Le 9 octobre 1452, Antoine de Werissay reprenant à ferme pour 9 ans la cense seigneuriale à l’exclusion du grand cortil « devant le castiaul » et, le 21 mai 1453, devant la cour échevinale du lieu réunie « en la salle dou castiaul », il donnait ses biens en garantie. En 1455, le duc Philippe le Bon, après avoir évincé le prince-évêque Jean de Heinsberg, installait à sa place son neveu Louis de Bourbon. Ce dernier se heurta à une vive opposition des chanoines de Saint-Lambert et du peuple de Liège ; celle-ci dégénéra en révolte ouverte. En 1465, apprenant que la forteresse de Chaumont n’était plus occupée, Louis de Bourbon à l’instigation de son oncle résolut de s’assurer de cette position stratégique en Brabant et donna ordre à son vassal, l’abbé de Bonne-Espérance, d’assurer la garde du château.
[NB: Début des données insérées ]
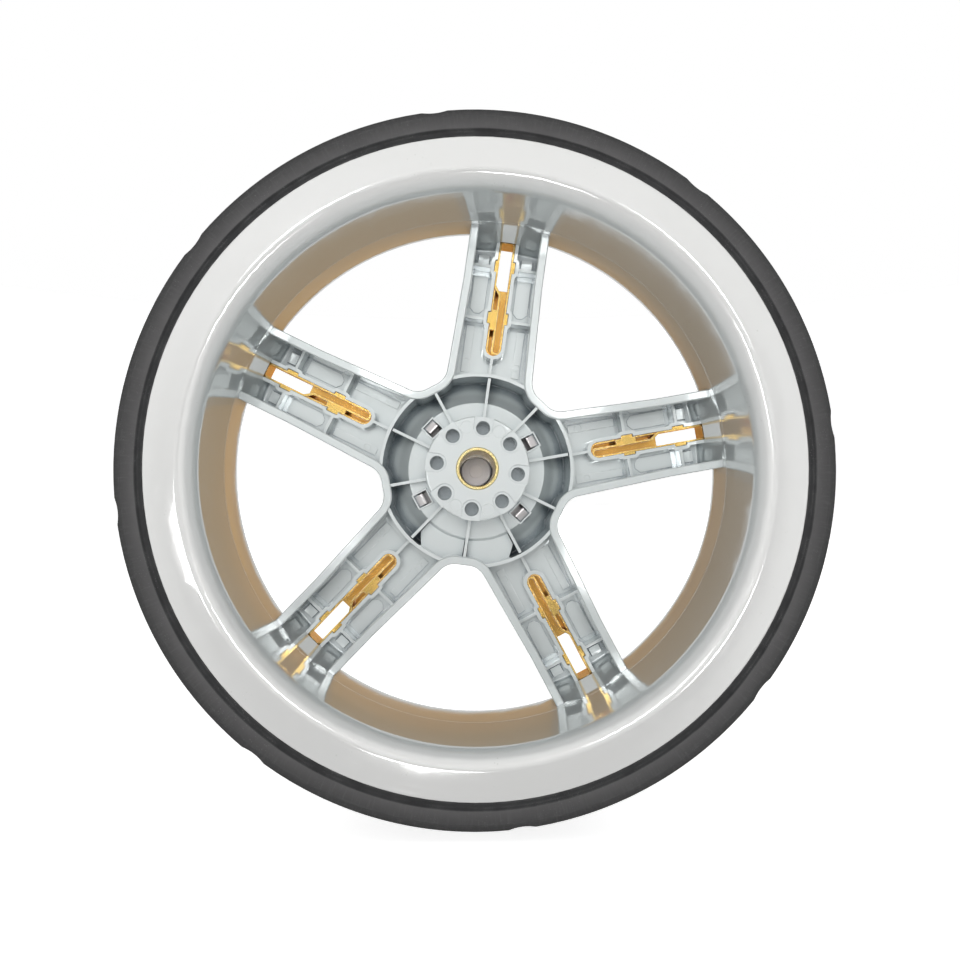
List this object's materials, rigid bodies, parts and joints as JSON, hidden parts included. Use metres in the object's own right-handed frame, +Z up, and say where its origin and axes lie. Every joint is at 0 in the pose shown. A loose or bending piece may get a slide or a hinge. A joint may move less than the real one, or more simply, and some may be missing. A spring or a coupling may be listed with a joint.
{
  "type": "cart wheel",
  "caption": "Spoked plastic road wheel with foam-filled tyre, plated spoke trims, brass axle bush and push-button quick-release hub.",
  "frame": {"origin": "on the axle line, midway between the two lips of the rim", "axes": "+Y along the axle from the back (cart side) to the front (show side); +Z up, +X to the right seen from the back"},
  "size_m": [0.292, 0.072, 0.292],
  "materials": {
    "moulding": "glossy moulded",
    "tyre": "matt rubber",
    "foam": "closed-cell foam",
    "brass": "machined",
    "plated_trim": "gold-coloured plating on plastic",
    "cap": "glossy moulded",
    "button": "satin moulded",
    "housing": "satin moulded",
    "plate_steel": "zinc plated",
    "spring_steel": "drawn wire",
    "screw_steel": "zinc plated"
  },
  "bodies": {
    "wheel": {"wheel_moulding": "moulding", "tyre_casing": "tyre", "tyre_core": "foam", "axle_bush": "brass", "spoke_trim_1": "plated_trim", "spoke_trim_2": "plated_trim", "spoke_trim_3": "plated_trim", "spoke_trim_4": "plated_trim", "spoke_trim_5": "plated_trim", "hub_cap": "cap", "latch_housing": "housing", "latch_screws": "screw_steel", "button_spring": "spring_steel", "lock_spring": "spring_steel"},
    "button": {"release_button": "button"},
    "plate": {"lock_plate": "plate_steel"}
  },
  "joints": [
    {"name": "button_press", "type": "slide", "parent": "wheel", "child": "button", "axis": [0, -1, 0], "range_m": [0, 0.0025], "stiffness_N_per_m": 900, "springref_m": -0.003, "deforming": ["button_spring"]},
    {"name": "plate_slide", "type": "slide", "parent": "wheel", "child": "plate", "axis": [0, 0, 1], "range_m": [0, 0.0015], "stiffness_N_per_m": 500, "springref_m": -0.002, "deforming": ["lock_spring"]}
  ],
  "couplings": [
    {"joint": "plate_slide", "follows": "button_press", "ratio": 0.6}
  ]
}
Il enjoignit aux détenteurs de fiefs relevant de la seigneurie de Chaumont de se transporter en armes au château et d’y monter la garde nuit et jour quand il sera nécessaire. En 1476, la forteresse est occupée par Jehan de Dyon, « castellain » et maïeur du lieu.
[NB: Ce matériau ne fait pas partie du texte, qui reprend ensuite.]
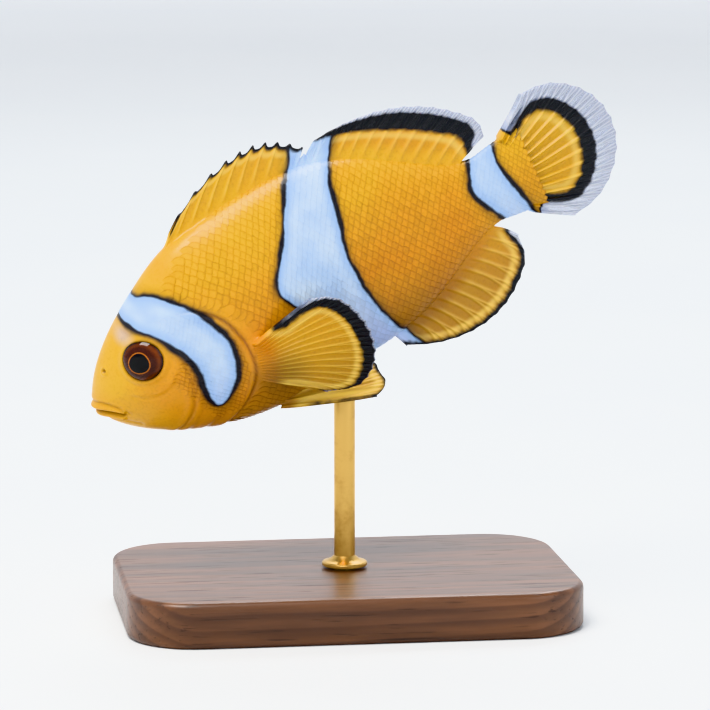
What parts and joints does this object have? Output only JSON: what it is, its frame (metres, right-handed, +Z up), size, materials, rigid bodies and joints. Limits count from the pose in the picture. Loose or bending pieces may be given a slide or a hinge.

Au cours du XVIe siècle, le château fut abandonné et tomba lentement en ruines. En 1568-1569, ses pierres servirent à la réparation du moulin de Gistoux. Dans un dénombrement de la seigneurie effectué en 1576, l’abbé de Bonne-Espérance relata qu’il tenait le château avec la  pourprise et deux petits cortils et ramparts couvrant une superficie d’un journal et demi (+/- 51 ares). Le déclin était irréversible et, dans un relief de 1657, il est fait mention de la place vague du château. La forteresse du Moyan Age a disparu et son emplacement n’est plus qu’un lieu désert et abandonné.

Pour ne pas laisser cet endroit inoccupé, l’abbaye de Bonne-Espérance y fit construire entre 1657 et 1697 une nouvelle cure en remplacement de l’ancienne qui était située en contrebas dans la vallée et dont les bâtiments furent arrentés en 1697. La cure actuelle comporte encore un noyau du XVIIe siècle.

C’est ainsi que disparut cette forteresse liégeoise, implantée au cœur du Roman Pays de Brabant, vaincue par la négligence et l’abandon mais le site, classé depuis 1974, a gardé toute sa majesté et témoigne de son importance stratégique aux abords du plateau.